A falta de hechos, salvo aquellos que emprendió durante su interinato para quedarse en el Kremlin, lo que Putin ha dicho hasta ahora, con obvia connotación electoral, no permite determinar qué camino seguirá.
Se podrían mencionar muchos ejemplos, pero uno es especialmente ilustrativo. Al margen de que no ha desmentido las acusaciones de corrupción que le lanzó el periódico Novaya Gazeta, Putin declaró en una reciente entrevista a la cadena estadunidense de televisión ABC que tiene como meta luchar contra la delincuencia organizada y, para ello, está incorporando a su entorno más cercano a antiguos compañeros suyos del KGB, la policía secreta soviética, "sin ninguna conexión con personas o estructuras que pudieran estar vincu- ladas a la corrupción".

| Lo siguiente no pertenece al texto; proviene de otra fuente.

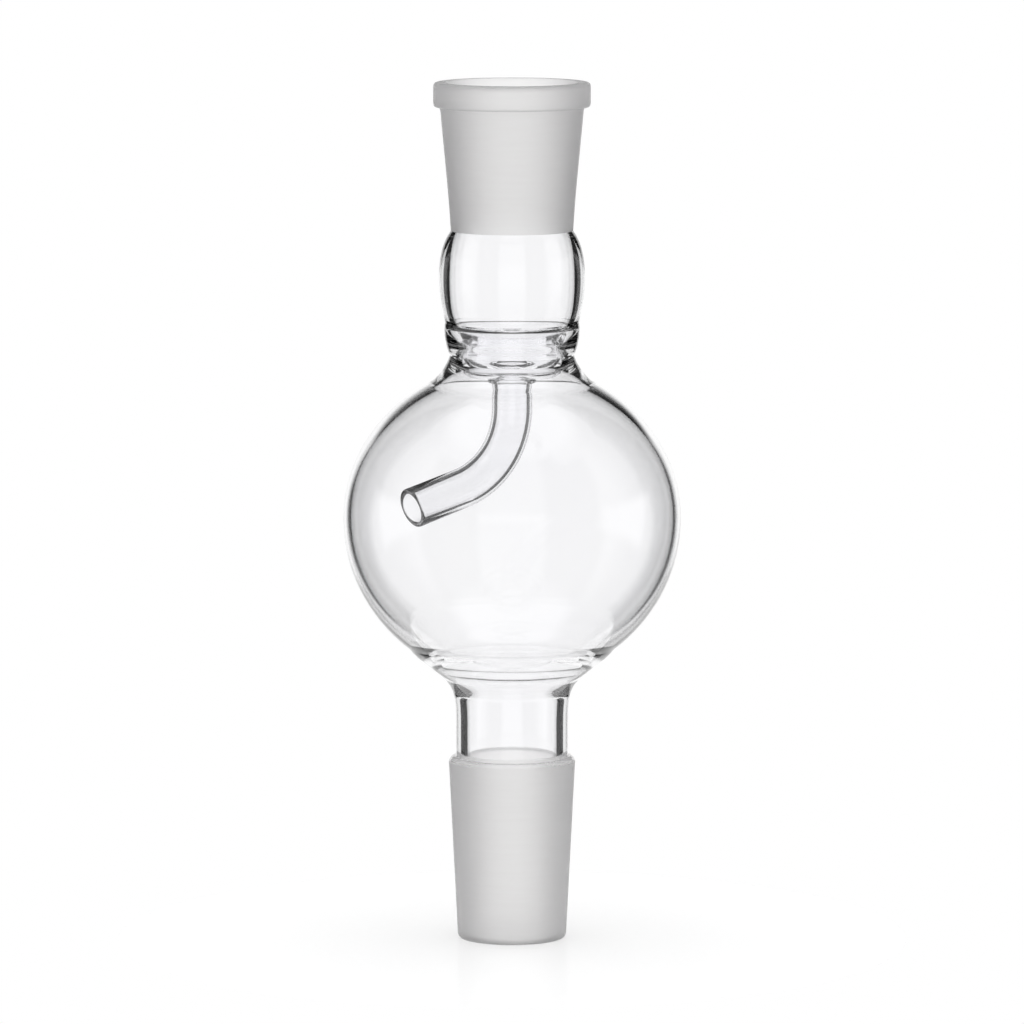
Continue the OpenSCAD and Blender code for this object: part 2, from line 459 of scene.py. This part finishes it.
# --- Weld of the vapour tube -----------------------------------------------
# A bead of glass round the tube's top, worked in the flame so that tube and
# cup floor run into each other.
tube_top, bead_top = heights("tube_seal")
bead_r = width_radius("tube_seal")
bead = turned("tube_weld", [
    [(bead_r + 0.5, 106.5), (bead_r + 0.3, 105.7), (TUBE_R, tube_top)],
    [(TUBE_BORE, tube_top)],
    [(TUBE_BORE, bead_top)],
    [(bead_r, bead_top)],
])
fuse_seams(bead, CLEAR, [tube_top, bead_top])
finish_piece(bead, "tube_seal")


# --- Vapour tube -----------------------------------------------------------
# Stock glass tubing, bent in the flame so that its mouth looks to one side and
# a splash can't run straight up it. The mouth is fire-polished.
TUBE_WALL = TUBE_R - TUBE_BORE
BEND_Z = 101.8
BEND_R = 15.5
BEND = math.radians(73.5)
MOUTH_RUN = 11.7
MOUTH_TURN = math.radians(33)
MOUTH_ROUND = 0.42 * TUBE_WALL
out = (-math.cos(MOUTH_TURN), -math.sin(MOUTH_TURN), 0)
bend_axis = (-out[1], out[0], 0)
bend_centre = (out[0] * BEND_R * MM, out[1] * BEND_R * MM, BEND_Z * MM)
heading = (out[0] * math.sin(BEND), out[1] * math.sin(BEND), -math.cos(BEND))
to_mouth = tuple(part * MOUTH_RUN * MM for part in heading)
bpy.ops.object.select_all(action="DESELECT")
bpy.ops.mesh.primitive_circle_add(
    vertices=64, radius=TUBE_R * MM, fill_type="NGON", location=(0, 0, tube_top * MM))
tube = bpy.context.object
tube.name = tube.data.name = "bent_vapour_tube"
bpy.ops.object.transform_apply(location=True, rotation=True, scale=True)
bpy.ops.object.mode_set(mode="EDIT")
bpy.ops.mesh.select_mode(type="FACE")
bpy.ops.mesh.select_all(action="SELECT")
bpy.ops.mesh.inset(thickness=TUBE_WALL * MM, depth=0)
bpy.ops.mesh.delete(type="FACE")
bpy.ops.mesh.select_all(action="SELECT")
bpy.ops.mesh.extrude_region_move(TRANSFORM_OT_translate={"value": (0, 0, (BEND_Z - tube_top) * MM)})
bpy.ops.mesh.spin(steps=64, angle=BEND, center=bend_centre, axis=bend_axis)
bpy.ops.mesh.extrude_region_move(TRANSFORM_OT_translate={"value": to_mouth})
bpy.ops.mesh.select_all(action="SELECT")
bpy.ops.mesh.remove_doubles(threshold=SAME_PLACE)
bpy.ops.mesh.normals_make_consistent(inside=False)
bpy.ops.mesh.select_all(action="DESELECT")
bpy.ops.object.mode_set(mode="OBJECT")
for face in tube.data.polygons:
    if sum(n * h for n, h in zip(face.normal, heading)) > 0.99:
        face.select = True
        for corner in face.vertices:
            tube.data.vertices[corner].select = True
bpy.ops.object.mode_set(mode="EDIT")
bpy.ops.mesh.select_mode(type="FACE")
bpy.ops.mesh.region_to_loop()
bpy.ops.mesh.bevel(offset=MOUTH_ROUND * MM, segments=5, profile=0.5)
bpy.ops.object.mode_set(mode="OBJECT")
fuse_seams(tube, CLEAR, [tube_top])
finish_piece(tube, "vapour_tube")


# --- Seam under the bulb ---------------------------------------------------
# The flared top of the stem, welded to the bulb's open foot. The weld leaves
# a slight ring in the wall, inside and out.
STEM_TOP_R = 11.0
STEM_TOP_BORE = 8.8
stem_top, flare_top = heights("stem_seal")
flare = turned("bulb_stem_seam", [
    [(13.4, 50.4), (STEM_TOP_R + 0.5, 48.9), (STEM_TOP_R, stem_top)],
    [(STEM_TOP_BORE, stem_top)],
    [(STEM_TOP_BORE + 0.3, 47.9), (10.3, 48.9), (SEAM_BORE, flare_top)],
    [(SEAM_R, flare_top)],
], steps=20)
fuse_seams(flare, CLEAR, [stem_top, flare_top])
finish_piece(flare, "stem_seal")


# --- Stem ------------------------------------------------------------------
# Thick-walled clear tube between the bulb and the cone. It is the cone's own
# tube, opened a little where it meets the flare.
STEM_R = 10.65
STEM_BORE = 8.5
STRAIGHT_Z = 41.0
stem_low, stem_high = heights("stem")
stem = turned("clear_stem", [
    [(STEM_R + 0.1, 45.2), (STEM_R, 43.5), (STEM_R, STRAIGHT_Z)],
    [(STEM_R, stem_low)],
    [(STEM_BORE, stem_low)],
    [(STEM_BORE, STRAIGHT_Z)],
    [(STEM_BORE, 43.5), (STEM_BORE + 0.1, 45.4), (STEM_TOP_BORE, stem_high)],
    [(STEM_TOP_R, stem_high)],
], steps=16)
fuse_seams(stem, CLEAR, [stem_low, stem_high])
finish_piece(stem, "stem")


# --- Ground cone -----------------------------------------------------------
# The cone, flared out from the stem and ground outside on a taper lap. Grit
# leaves it matt and pale grey below its clear shoulder, the grey deepened towards its outlines by painted
# shade, and its foot is rounded off.
CONE_GROUND = 33.4
FOOT_H = 0.9
FOOT_BORE = 8.3
cone_low, cone_top = heights("cone_joint")
shoulder = FOOT_H + CONE_GROUND - 0.5
foot_r = JOINT_R - CONE_GROUND * TAPER
cone = turned("ground_cone", [
    [(STEM_R + 0.1, cone_top - 0.5)],
    [(JOINT_R - 0.5, cone_top - 0.5), (JOINT_R - 0.1, cone_top - 0.9), (JOINT_R, shoulder)],
    [(foot_r, FOOT_H)],
    [(foot_r - 0.05, 0.4), (foot_r - 0.3, cone_low), (foot_r - 0.7, cone_low)],
    [(FOOT_BORE + 0.7, cone_low)],
    [(FOOT_BORE, FOOT_H)],
    [(STEM_BORE, cone_top)],
    [(STEM_R, cone_top)],
])
fuse_seams(cone, GROUND, [cone_top])
cone.data.materials.append(CLEAR)
for face in cone.data.polygons:
    if face.material_index == 0 and face.center.z > (shoulder + 0.25) * MM:
        face.material_index = 2
finish_piece(cone, "cone_joint")


# --- Floor -----------------------------------------------------------------
# A small round table top of white acrylic, lit from below, with a faint sheen.
# The glass stands in its middle on the foot of its cone.
FLOOR_R = 75
SPECKS_PER_M = 900
bpy.ops.object.select_all(action="DESELECT")
bpy.ops.mesh.primitive_circle_add(vertices=128, radius=FLOOR_R * MM, fill_type="NGON", location=(0, 0, 0))
floor = bpy.context.object
floor.name = "floor"
acrylic, nodes, links, output = bare_material("floor_white")
shader = nodes.new("ShaderNodeBsdfPrincipled")
shader.inputs["Specular IOR Level"].default_value = 0.25
shader.inputs["Roughness"].default_value = 0.25
shader.inputs["Emission Color"].default_value = (1, 1, 1, 1)
shader.inputs["Emission Strength"].default_value = 0.25
whites = ramp(nodes, links, noise(nodes, links, SPECKS_PER_M, 3),
              [(0.3, (0.925, 0.925, 0.925)), (0.7, (0.94, 0.94, 0.94))])
links.new(whites, shader.inputs["Base Color"])
links.new(shader.outputs["BSDF"], output.inputs["Surface"])
floor.data.materials.append(acrylic)
floor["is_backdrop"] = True


# --- Studio light ----------------------------------------------------------
# Four white panels stand round the glass, with dark gaps between their edges
# that draw its outlines. A dark ceiling hangs over them, with a white top light
# in its middle.
PANEL_HALF = math.radians(20)
GAP_FULL = math.radians(27)
# How much of the dark each kind of ray sees: thrown back by a wall of glass,
# passed straight through clear glass, and scattered by matt glass
MIRROR_SHUT = 0.98
FILL_SHUT = 0.03
MATT_SHUT = 0.45
# How strong the gaps are on the camera's side
FRONT_GAPS = 0.5
# How much light is lost by the rays that many bounces trap in a wall
TRAPPED_SHUT = 0.8

scene = bpy.context.scene
world = bpy.data.worlds.new("studio")
scene.world = world
world.use_nodes = True
light_nodes = world.node_tree.nodes
light_links = world.node_tree.links
light_nodes.clear()


def maths(operation, first, second=None):
    """One Math node of the studio light, fed by sockets or plain numbers."""
    node = light_nodes.new("ShaderNodeMath")
    node.operation = operation
    for slot, value in zip(node.inputs, (first, second)):
        if value is None:
            continue
        if isinstance(value, (int, float)):
            slot.default_value = value
        else:
            light_links.new(value, slot)
    return node.outputs[0]


def fade(value, start, end, low=0.0, high=1.0):
    """A soft step from low to high as the value goes from start to end."""
    node = light_nodes.new("ShaderNodeMapRange")
    node.interpolation_type = "SMOOTHSTEP"
    for name, number in zip(("From Min", "From Max", "To Min", "To Max"), (start, end, low, high)):
        node.inputs[name].default_value = number
    light_links.new(value, node.inputs["Value"])
    return node.outputs["Result"]


way = light_nodes.new("ShaderNodeTexCoord")
split = light_nodes.new("ShaderNodeSeparateXYZ")
light_links.new(way.outputs["Generated"], split.inputs[0])
x_size = maths("ABSOLUTE", split.outputs["X"])
y_size = maths("ABSOLUTE", split.outputs["Y"])
level_part = maths("SQRT", maths("ADD", maths("MULTIPLY", x_size, x_size), maths("MULTIPLY", y_size, y_size)))
panel_cosine = maths("DIVIDE", maths("MAXIMUM", x_size, y_size), maths("MAXIMUM", level_part, 0.001))
gaps = fade(panel_cosine, math.cos(GAP_FULL), math.cos(PANEL_HALF), 1.0, 0.0)
behind = fade(split.outputs["Y"], -0.2, 0.2, FRONT_GAPS, 1.0)
ceiling = fade(split.outputs["Z"], 0.12, 0.26)
beside_top_light = fade(split.outputs["Z"], 0.80, 0.92, 1.0, 0.0)
dark = maths("MULTIPLY", maths("MULTIPLY", maths("MAXIMUM", gaps, ceiling), behind), beside_top_light)

rays = light_nodes.new("ShaderNodeLightPath")
mirrored = maths("MINIMUM", rays.outputs["Glossy Depth"], 1)
clear_ray = maths("ADD", maths("MULTIPLY", mirrored, MIRROR_SHUT - FILL_SHUT), FILL_SHUT)
scattered = maths("SUBTRACT", 1, rays.outputs["Is Singular Ray"])
matt_ray = maths("MULTIPLY", scattered, rays.outputs["Is Transmission Ray"])
glass_ray = maths("ADD", maths("MULTIPLY", matt_ray, MATT_SHUT),
                  maths("MULTIPLY", maths("SUBTRACT", 1, matt_ray), clear_ray))
from_floor = maths("MINIMUM", rays.outputs["Diffuse Depth"], 1)
bare_ray = maths("MAXIMUM", from_floor, rays.outputs["Is Camera Ray"])
seen = maths("MULTIPLY", glass_ray, maths("SUBTRACT", 1, bare_ray))
trapped = fade(rays.outputs["Glossy Depth"], 4.5, 7.0, 1.0, 1.0 - TRAPPED_SHUT)
brightness = maths("MULTIPLY", maths("SUBTRACT", 1, maths("MULTIPLY", dark, seen)), trapped)
light = light_nodes.new("ShaderNodeBackground")
light.inputs["Color"].default_value = (1, 1, 1, 1)
light_links.new(brightness, light.inputs["Strength"])
output = light_nodes.new("ShaderNodeOutputWorld")
light_links.new(light.outputs[0], output.inputs["Surface"])


# --- Camera ----------------------------------------------------------------
# A long lens a little above the glass, looking down on it by a few degrees.
# Light needs many bounces to find its way out of the glass walls.
DISTANCE = 1.45
TILT = math.radians(6.8)
LENS = 269
low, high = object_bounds()
aim = (low[2] + high[2]) / 2
bpy.ops.object.camera_add(
    location=(0, -DISTANCE * math.cos(TILT), aim + DISTANCE * math.sin(TILT)),
    rotation=(math.pi / 2 - TILT, 0, 0))
camera = bpy.context.object
camera.data.lens = LENS
camera.data.clip_end = 50
scene.camera = camera
scene.view_settings.view_transform = "Standard"
scene.cycles.max_bounces = 32
scene.cycles.transmission_bounces = 32
scene.cycles.transparent_max_bounces = 32
scene.cycles.glossy_bounces = 16
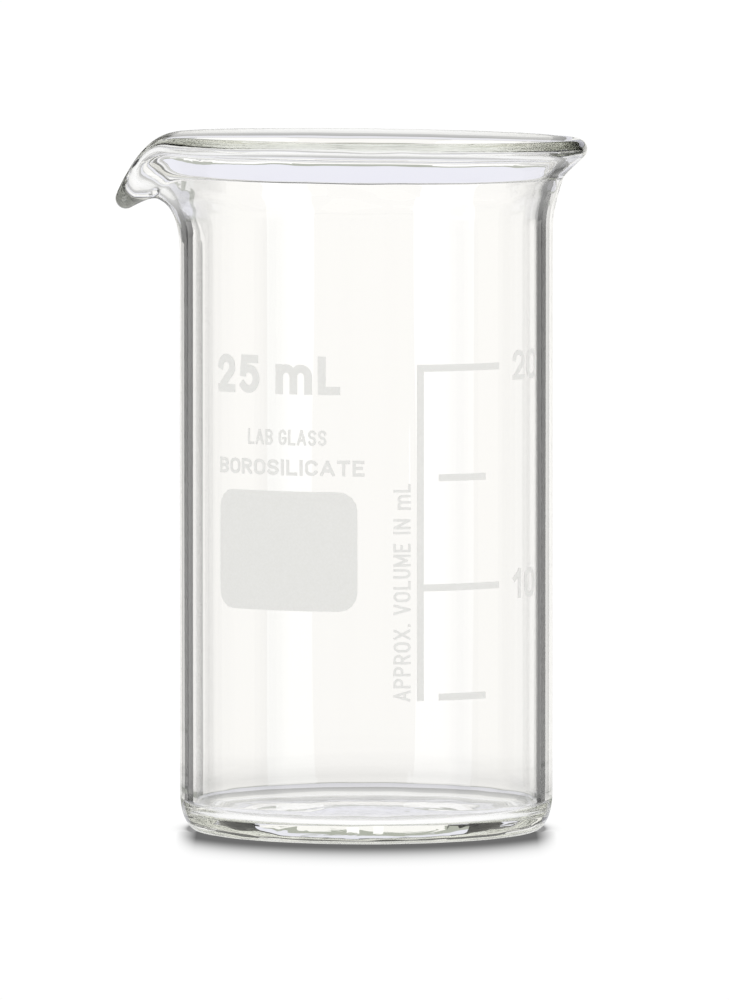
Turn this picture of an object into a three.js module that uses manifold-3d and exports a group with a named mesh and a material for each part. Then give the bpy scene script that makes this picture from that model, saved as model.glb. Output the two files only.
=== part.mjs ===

Poco antes, Putin afirmó que era necesario "apartar del poder a los oligarcas" e incluso que "desaparezcan como clase", lo que algunos medios interpretaron como una seria intención de distanciarse de magnates como Boris Berezovsky.
El propio Berezovsky, el oligarca omnipresente en todas las intrigas palaciegas del periodo de Yeltsin, incluida la decisión de nombrar heredero oficial a Putin, en una entrevista reciente al diario Vedomosti, se refirió al episodio así:
"No se olvide que Putin es un buen político y, por eso, hay que tener mucho cuidado al interpretar lo que dicen los políticos. Dijo que los oligarcas deben ser apartados del poder. Es cierto, absolutamente correcto. Pero irrealizable. Nunca sucederá. Sin duda, sus palabras suenan bien para los electores".
Detrás de estas encontradas opiniones hay una sola verdad. La verdad de Putin o la de Berezovsky. Los hechos por venir despejarán la duda.